§ EXERCISE TASK
Can you reproduce the data beneath, keeping every line exact?

§ RECORDS PROVIDED
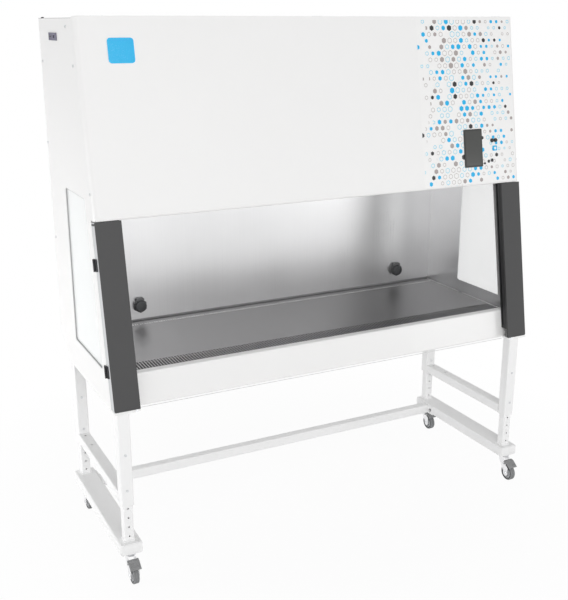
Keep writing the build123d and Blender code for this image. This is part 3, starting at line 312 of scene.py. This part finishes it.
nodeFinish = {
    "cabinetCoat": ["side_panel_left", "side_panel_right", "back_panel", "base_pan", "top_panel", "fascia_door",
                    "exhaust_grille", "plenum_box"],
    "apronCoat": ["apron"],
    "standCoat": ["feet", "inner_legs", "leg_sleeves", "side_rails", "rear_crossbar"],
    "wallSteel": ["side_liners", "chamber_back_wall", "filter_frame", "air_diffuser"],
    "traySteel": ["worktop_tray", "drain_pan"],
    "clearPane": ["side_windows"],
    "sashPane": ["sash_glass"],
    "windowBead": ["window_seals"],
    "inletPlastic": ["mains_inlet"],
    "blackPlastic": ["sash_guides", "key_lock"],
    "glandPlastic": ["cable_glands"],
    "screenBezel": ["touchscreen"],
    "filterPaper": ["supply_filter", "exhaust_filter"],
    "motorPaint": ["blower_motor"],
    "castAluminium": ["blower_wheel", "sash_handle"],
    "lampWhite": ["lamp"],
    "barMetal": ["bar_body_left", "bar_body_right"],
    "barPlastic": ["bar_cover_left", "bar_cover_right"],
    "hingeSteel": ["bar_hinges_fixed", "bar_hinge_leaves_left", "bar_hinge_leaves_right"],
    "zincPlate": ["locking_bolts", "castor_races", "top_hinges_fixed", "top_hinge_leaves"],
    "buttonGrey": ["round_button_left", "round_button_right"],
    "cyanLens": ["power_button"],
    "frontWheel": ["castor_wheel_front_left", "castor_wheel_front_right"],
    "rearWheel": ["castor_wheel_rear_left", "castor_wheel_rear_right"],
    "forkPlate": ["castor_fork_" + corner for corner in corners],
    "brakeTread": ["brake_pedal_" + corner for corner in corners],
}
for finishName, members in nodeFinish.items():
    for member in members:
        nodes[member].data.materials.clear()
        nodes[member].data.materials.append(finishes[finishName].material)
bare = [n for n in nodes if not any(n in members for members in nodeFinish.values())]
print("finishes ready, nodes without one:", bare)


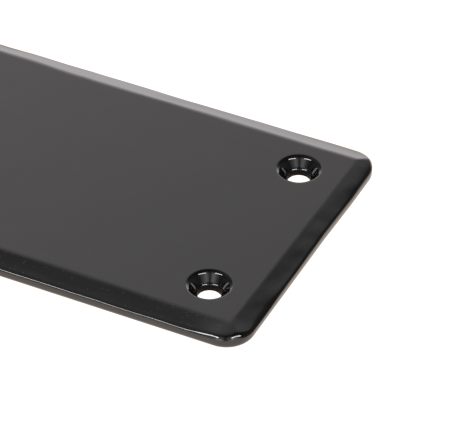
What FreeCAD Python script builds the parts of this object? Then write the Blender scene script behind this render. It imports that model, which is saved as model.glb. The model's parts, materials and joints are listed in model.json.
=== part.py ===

§ RESULT
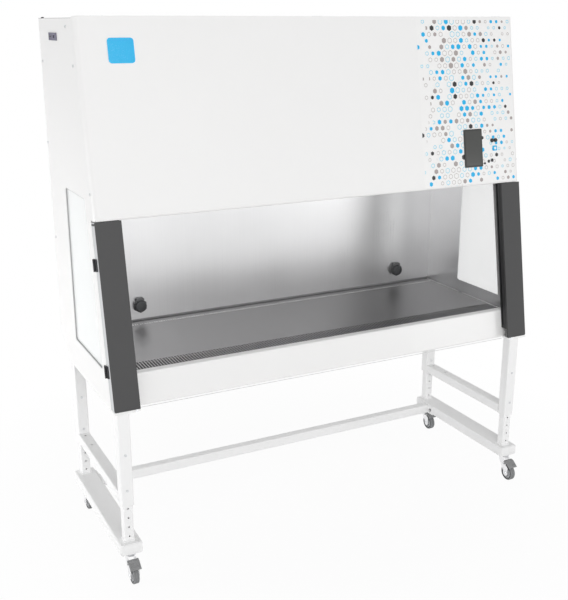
Keep writing the build123d and Blender code for this image. This is part 3, starting at line 312 of scene.py. This part finishes it.
nodeFinish = {
    "cabinetCoat": ["side_panel_left", "side_panel_right", "back_panel", "base_pan", "top_panel", "fascia_door",
                    "exhaust_grille", "plenum_box"],
    "apronCoat": ["apron"],
    "standCoat": ["feet", "inner_legs", "leg_sleeves", "side_rails", "rear_crossbar"],
    "wallSteel": ["side_liners", "chamber_back_wall", "filter_frame", "air_diffuser"],
    "traySteel": ["worktop_tray", "drain_pan"],
    "clearPane": ["side_windows"],
    "sashPane": ["sash_glass"],
    "windowBead": ["window_seals"],
    "inletPlastic": ["mains_inlet"],
    "blackPlastic": ["sash_guides", "key_lock"],
    "glandPlastic": ["cable_glands"],
    "screenBezel": ["touchscreen"],
    "filterPaper": ["supply_filter", "exhaust_filter"],
    "motorPaint": ["blower_motor"],
    "castAluminium": ["blower_wheel", "sash_handle"],
    "lampWhite": ["lamp"],
    "barMetal": ["bar_body_left", "bar_body_right"],
    "barPlastic": ["bar_cover_left", "bar_cover_right"],
    "hingeSteel": ["bar_hinges_fixed", "bar_hinge_leaves_left", "bar_hinge_leaves_right"],
    "zincPlate": ["locking_bolts", "castor_races", "top_hinges_fixed", "top_hinge_leaves"],
    "buttonGrey": ["round_button_left", "round_button_right"],
    "cyanLens": ["power_button"],
    "frontWheel": ["castor_wheel_front_left", "castor_wheel_front_right"],
    "rearWheel": ["castor_wheel_rear_left", "castor_wheel_rear_right"],
    "forkPlate": ["castor_fork_" + corner for corner in corners],
    "brakeTread": ["brake_pedal_" + corner for corner in corners],
}
for finishName, members in nodeFinish.items():
    for member in members:
        nodes[member].data.materials.clear()
        nodes[member].data.materials.append(finishes[finishName].material)
bare = [n for n in nodes if not any(n in members for members in nodeFinish.values())]
print("finishes ready, nodes without one:", bare)


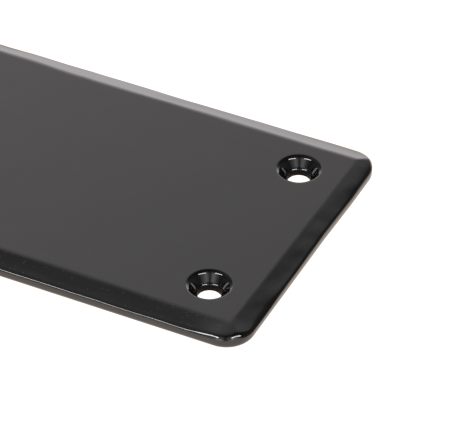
What FreeCAD Python script builds the parts of this object? Then write the Blender scene script behind this render. It imports that model, which is saved as model.glb. The model's parts, materials and joints are listed in model.json.
=== part.py ===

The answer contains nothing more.